## Start INPUT

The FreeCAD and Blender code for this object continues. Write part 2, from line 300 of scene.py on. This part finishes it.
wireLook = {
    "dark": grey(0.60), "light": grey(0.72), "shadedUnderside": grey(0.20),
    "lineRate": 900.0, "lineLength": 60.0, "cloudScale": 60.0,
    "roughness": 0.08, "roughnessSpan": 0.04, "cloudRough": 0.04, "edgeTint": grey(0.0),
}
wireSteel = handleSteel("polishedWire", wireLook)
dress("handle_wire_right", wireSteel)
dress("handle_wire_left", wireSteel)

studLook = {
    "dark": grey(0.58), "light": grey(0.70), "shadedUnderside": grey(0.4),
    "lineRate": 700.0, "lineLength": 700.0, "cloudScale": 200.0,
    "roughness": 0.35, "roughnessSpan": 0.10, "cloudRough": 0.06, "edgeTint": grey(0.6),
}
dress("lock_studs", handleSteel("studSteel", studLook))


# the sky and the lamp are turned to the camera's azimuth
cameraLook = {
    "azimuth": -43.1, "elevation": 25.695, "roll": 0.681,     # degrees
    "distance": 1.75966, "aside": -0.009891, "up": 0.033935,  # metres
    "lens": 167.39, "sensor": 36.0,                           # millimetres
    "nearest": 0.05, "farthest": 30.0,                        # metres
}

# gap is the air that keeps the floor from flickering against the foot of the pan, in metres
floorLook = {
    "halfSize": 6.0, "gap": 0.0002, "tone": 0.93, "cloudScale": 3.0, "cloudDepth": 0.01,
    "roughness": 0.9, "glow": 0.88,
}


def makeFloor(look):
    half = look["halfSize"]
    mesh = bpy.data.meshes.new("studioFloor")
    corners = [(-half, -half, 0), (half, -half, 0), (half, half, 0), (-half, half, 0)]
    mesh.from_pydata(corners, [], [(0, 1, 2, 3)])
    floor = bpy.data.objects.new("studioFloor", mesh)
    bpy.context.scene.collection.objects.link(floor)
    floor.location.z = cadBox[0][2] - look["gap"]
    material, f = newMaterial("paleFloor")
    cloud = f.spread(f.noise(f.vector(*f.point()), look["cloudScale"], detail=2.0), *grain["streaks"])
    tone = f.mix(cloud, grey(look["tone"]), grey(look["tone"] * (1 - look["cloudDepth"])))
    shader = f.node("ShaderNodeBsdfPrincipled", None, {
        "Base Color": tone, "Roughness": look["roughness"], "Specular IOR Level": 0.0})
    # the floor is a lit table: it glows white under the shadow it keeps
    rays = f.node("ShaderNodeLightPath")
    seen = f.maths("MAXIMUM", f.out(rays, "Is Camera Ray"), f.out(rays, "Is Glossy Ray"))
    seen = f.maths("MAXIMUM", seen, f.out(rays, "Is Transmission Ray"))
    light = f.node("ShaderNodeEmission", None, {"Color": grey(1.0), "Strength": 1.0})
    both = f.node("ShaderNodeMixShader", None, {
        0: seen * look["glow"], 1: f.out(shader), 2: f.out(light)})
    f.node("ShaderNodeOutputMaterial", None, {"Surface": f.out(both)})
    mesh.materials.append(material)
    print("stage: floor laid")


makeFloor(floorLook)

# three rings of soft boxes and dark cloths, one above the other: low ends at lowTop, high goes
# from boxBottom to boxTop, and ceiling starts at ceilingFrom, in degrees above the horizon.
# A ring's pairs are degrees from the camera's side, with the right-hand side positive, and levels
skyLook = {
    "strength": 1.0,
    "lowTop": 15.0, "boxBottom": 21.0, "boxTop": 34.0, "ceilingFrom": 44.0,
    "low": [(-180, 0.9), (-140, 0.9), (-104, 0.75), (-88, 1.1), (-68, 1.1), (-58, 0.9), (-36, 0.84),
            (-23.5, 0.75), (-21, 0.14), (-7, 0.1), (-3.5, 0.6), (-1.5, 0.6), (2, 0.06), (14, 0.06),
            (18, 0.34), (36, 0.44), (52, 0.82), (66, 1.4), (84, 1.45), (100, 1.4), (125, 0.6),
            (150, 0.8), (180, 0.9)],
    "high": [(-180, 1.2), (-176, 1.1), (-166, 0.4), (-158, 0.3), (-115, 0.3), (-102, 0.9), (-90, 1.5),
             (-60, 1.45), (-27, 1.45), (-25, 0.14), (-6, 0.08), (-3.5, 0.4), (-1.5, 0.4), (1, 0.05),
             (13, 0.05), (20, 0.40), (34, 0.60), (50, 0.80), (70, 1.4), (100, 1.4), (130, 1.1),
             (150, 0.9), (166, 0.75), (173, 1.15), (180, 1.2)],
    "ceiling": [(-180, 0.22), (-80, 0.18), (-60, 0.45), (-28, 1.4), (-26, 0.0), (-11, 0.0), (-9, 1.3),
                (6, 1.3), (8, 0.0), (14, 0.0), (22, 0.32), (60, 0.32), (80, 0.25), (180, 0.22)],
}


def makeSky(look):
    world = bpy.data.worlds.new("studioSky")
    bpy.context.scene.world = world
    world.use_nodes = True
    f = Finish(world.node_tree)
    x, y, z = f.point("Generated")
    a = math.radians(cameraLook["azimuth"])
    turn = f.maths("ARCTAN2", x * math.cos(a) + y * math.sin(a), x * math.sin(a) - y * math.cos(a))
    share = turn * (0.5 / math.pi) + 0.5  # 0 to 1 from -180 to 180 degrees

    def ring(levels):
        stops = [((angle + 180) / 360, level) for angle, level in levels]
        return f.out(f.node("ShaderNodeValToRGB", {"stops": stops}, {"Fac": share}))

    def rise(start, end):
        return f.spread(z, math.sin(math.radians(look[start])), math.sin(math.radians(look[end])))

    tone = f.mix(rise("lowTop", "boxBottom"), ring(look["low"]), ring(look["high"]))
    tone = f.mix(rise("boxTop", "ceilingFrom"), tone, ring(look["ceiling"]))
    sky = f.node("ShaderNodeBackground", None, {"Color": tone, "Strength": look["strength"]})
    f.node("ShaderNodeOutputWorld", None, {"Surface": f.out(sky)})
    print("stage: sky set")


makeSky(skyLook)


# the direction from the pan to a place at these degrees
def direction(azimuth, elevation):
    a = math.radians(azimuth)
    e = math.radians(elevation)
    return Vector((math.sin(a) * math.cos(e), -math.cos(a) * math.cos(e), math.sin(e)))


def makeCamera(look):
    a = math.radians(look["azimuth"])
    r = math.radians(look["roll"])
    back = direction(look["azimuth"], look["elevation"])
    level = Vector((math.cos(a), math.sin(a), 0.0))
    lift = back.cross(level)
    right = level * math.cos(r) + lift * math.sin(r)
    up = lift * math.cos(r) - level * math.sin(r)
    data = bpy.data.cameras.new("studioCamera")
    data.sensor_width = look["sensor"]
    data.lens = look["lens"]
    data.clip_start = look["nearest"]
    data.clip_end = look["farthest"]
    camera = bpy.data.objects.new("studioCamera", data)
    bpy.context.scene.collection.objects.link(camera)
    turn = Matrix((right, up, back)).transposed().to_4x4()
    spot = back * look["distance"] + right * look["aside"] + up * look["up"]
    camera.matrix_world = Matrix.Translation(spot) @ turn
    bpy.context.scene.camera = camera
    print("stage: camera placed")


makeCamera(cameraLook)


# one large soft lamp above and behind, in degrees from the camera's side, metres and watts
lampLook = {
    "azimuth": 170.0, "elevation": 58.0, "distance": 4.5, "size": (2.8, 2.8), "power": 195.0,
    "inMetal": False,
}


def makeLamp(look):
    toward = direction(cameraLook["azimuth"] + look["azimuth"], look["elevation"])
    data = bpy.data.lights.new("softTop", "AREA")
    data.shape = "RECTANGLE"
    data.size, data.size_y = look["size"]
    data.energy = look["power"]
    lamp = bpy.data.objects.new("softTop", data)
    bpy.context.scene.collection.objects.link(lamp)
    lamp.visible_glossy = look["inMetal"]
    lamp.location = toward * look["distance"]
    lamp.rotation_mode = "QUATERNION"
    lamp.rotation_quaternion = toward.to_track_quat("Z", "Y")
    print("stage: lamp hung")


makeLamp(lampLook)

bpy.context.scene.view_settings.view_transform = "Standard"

## End INPUT
## Start INPUT

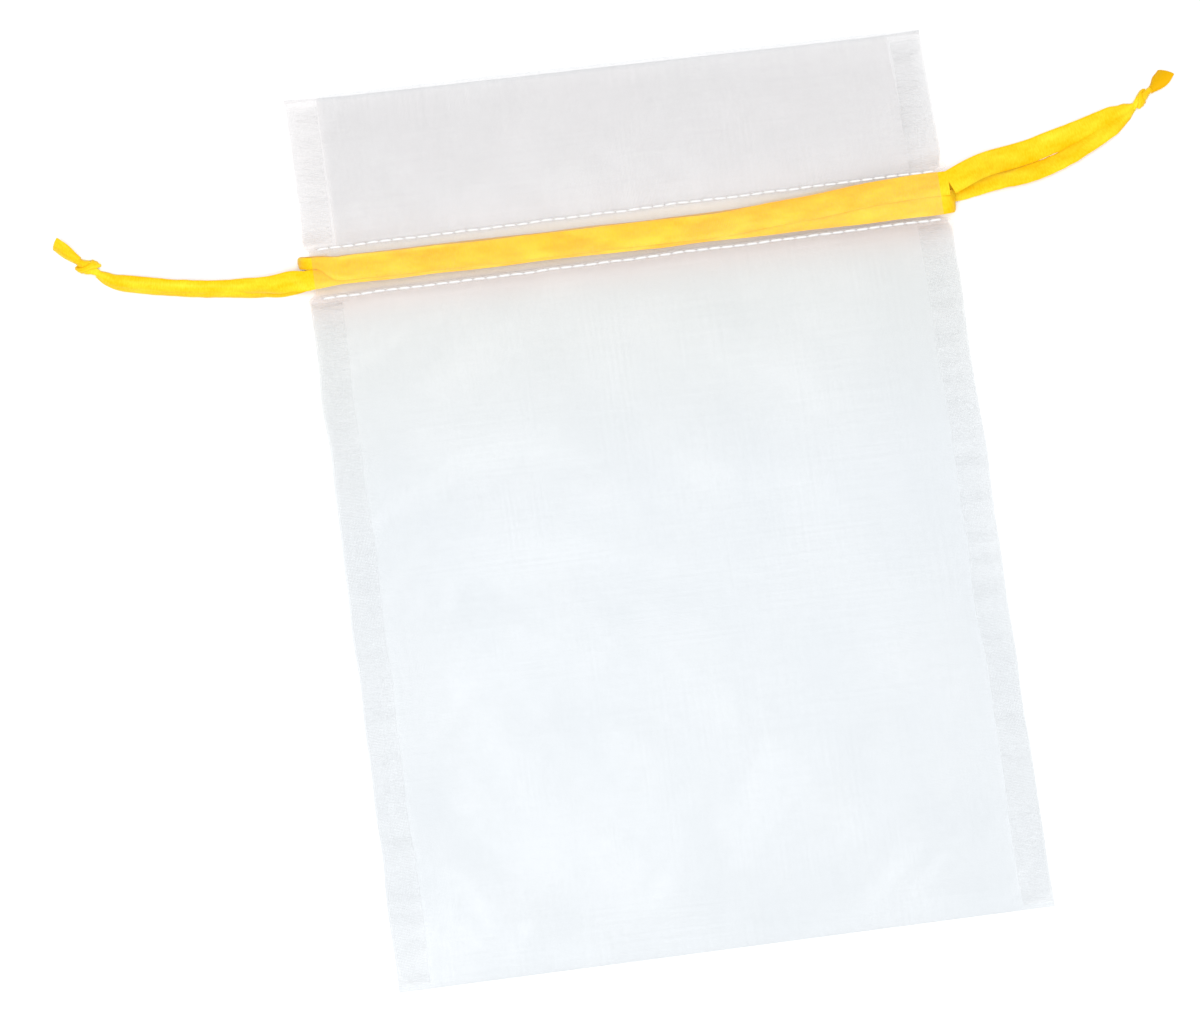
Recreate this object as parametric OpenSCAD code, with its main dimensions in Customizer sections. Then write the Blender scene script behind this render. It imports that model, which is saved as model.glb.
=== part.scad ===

## End INPUT

WRITTEN PROBLEM: Pick each line holding the word "that" out of the data and copy it.

OUTPUT FOR THIS TASK:
# gap is the air that keeps the floor from flickering against the foot of the pan, in metres
Recreate this object as parametric OpenSCAD code, with its main dimensions in Customizer sections. Then write the Blender scene script behind this render. It imports that model, which is saved as model.glb.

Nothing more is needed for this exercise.